What is psychoanalysis?

Psychoanalysis is a type of psychotherapeutic treatment that seeks to reveal and understand what Sigmund Freud called ‘the unconscious mind'. It involves working with a client's thoughts and experiences to help them arrive at an understanding of what they may be feeling at a deeper level, and how some of these feelings may be causing their current difficulties.

Some claim that psychoanalysis has a limited scope, and that it is restricted to ideas arising out of the theories of Freud, Melanie Klein and other thinkers concerned principally with the effects of experiences we undergo at a very young age. However, there are many other psychoanalytical approaches which take a far broader view of the way our experiences influence us. 

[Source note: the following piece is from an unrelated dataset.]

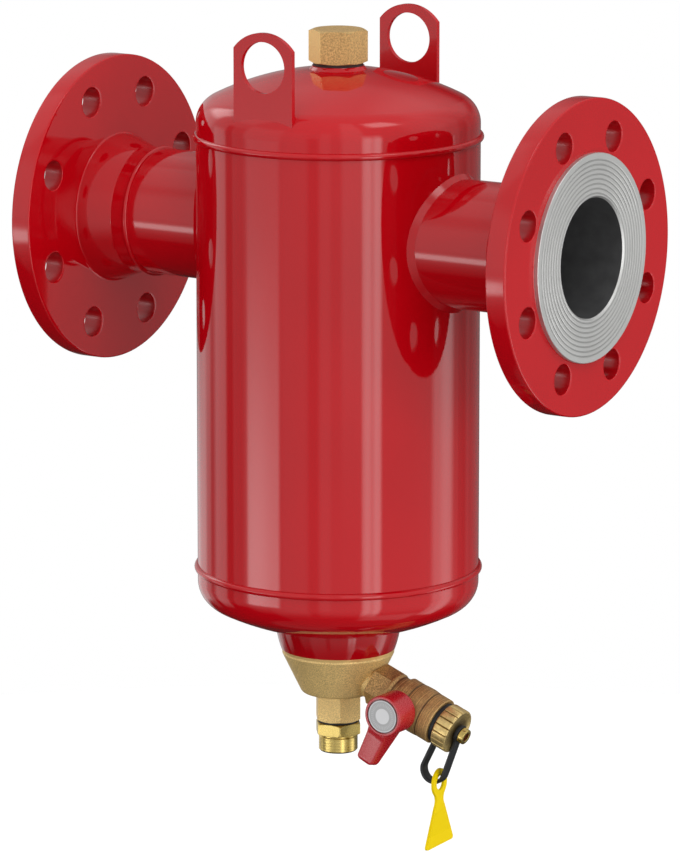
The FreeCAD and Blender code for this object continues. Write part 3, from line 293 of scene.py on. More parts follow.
class LeverForm(PropertyGroup):
    """Lever in the valve's frame, measured from the valve's axis and from the stem's."""
    at: length("Stem station", 0.0565, "Station of the stem's axis")
    back: length("Back", 0.0158, "Valve axis to the hub's back")
    front: length("Front", 0.0331, "Valve axis to the hub's front")
    radius: length("Hub radius", 0.0124, "Radius of the hub")
    rim: length("Rim rounding", 0.0009, "Rounding of the hub's edges")
    recess: length("Recess radius", 0.0107, "Radius of the disc's recess")
    recess_depth: length("Recess depth", 0.0008, "Depth of the disc's recess")
    screw_room: length("Screw room radius", 0.0047, "Radius of the room for the screw's head")
    screw_seat: length("Screw seat", 0.0273, "Valve axis to the screw's seat")
    screw_hole: length("Screw hole radius", 0.0018, "Radius of the screw's hole")
    socket: length("Socket radius", 0.00355, "Radius of the stem's socket")
    socket_end: length("Socket end", 0.0243, "Valve axis to the socket's end")
    well: length("Well radius", 0.0092, "Radius of the room for the gland nut")
    well_end: length("Well end", 0.0173, "Valve axis to the end of that room")
    start: length("Handle start", 0.0100, "Stem axis to the handle's hidden end in the hub")
    reach: length("Reach", 0.0331, "Stem axis to the handle's tip")
    soft_end: length("Soft end", 0.0022, "Length over which the tip is rounded")
    root: length("Root half width", 0.0066, "Half of the handle's width at the hub")
    tip: length("Tip half width", 0.0056, "Half of the handle's width at its tip")
    tip_depth: length("Tip depth", 0.0060, "Depth of the handle at its tip")
    flare: length("Flare", 0.0013, "Half the back's width less half the front's")
    handle_edge: length("Handle rounding", 0.0011, "Rounding of the handle's long edges")
    set_back: FloatProperty(name="Set", description="Handle's angle from square to the valve",
                            default=math.radians(3.9), subtype="ANGLE")


class CapForm(PropertyGroup):
    """Fluted hose cap and its screw, along the valve's axis."""
    start: length("Mouth", 0.0807, "Station of the cap's mouth")
    height: length("Height", 0.0102, "Height of the cap")
    radius: length("Radius", 0.0139, "Radius over the lands")
    bore: length("Bore radius", 0.0124, "Radius of the bore")
    wall: length("Wall", 0.0025, "Wall behind the face")
    edge: length("Edge", 0.0011, "Rounding of the edges")
    flutes: IntProperty(name="Flutes", description="Number of flutes", default=18, min=3)
    flute_width: share("Flute width", 0.26, "Share of a step that a flute takes")
    flute: length("Flute depth", 0.0009, "Depth of a flute")
    shank: length("Shank radius", 0.0021, "Radius of the screw's shank")
    head_at: length("Head station", 0.0939, "Station of the screw's head")
    head: length("Head radius", 0.0048, "Radius of the screw's head")
    head_height: length("Head height", 0.0035, "Height of the screw's head")
    socket: length("Socket flats", 0.0050, "Size of the hexagon socket")
    socket_depth: length("Socket depth", 0.0024, "Depth of the socket")
    dish: length("Dish", 0.0003, "Depth of the cap's face inside its rim")
    head_edge: length("Head edge", 0.0005, "Rounding of the screw's head")
    nick: length("Nick", 0.0002, "Edge break of the head's foot and of the socket")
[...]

How has the practice of psychoanalysis developed?

Although psychoanalysis has its roots in Freud's work, it has grown to take in the work of Karl Jung and analytical psychology; the Lacanian or French school; and the phenomenological, existential, and other related schools. Psychoanalysis also draws on philosophy. Many of the ideas that have informed the practice of psychoanalysis incorporate the insights of thinkers such as Plato, Heidegger, Kierkegaard, Wittgenstein, and Nietzsche

In our practice, we draw on this wider tradition of psychoanalysis, particularly the analytical psychology of Karl Jung, phenomenology, existentialism and the work of important thinkers such as Jacques Lacan, Jacques Derrida, Soren Kierkegaard, R.D. Laing, David Cooper, Ludwig Wittgenstein, Julia Kirsteva, Martin Heidegger, Gilles Deleuze, Friedrich Nietzsche, and the ancient Greeks (e.g. Parmenides and Plato).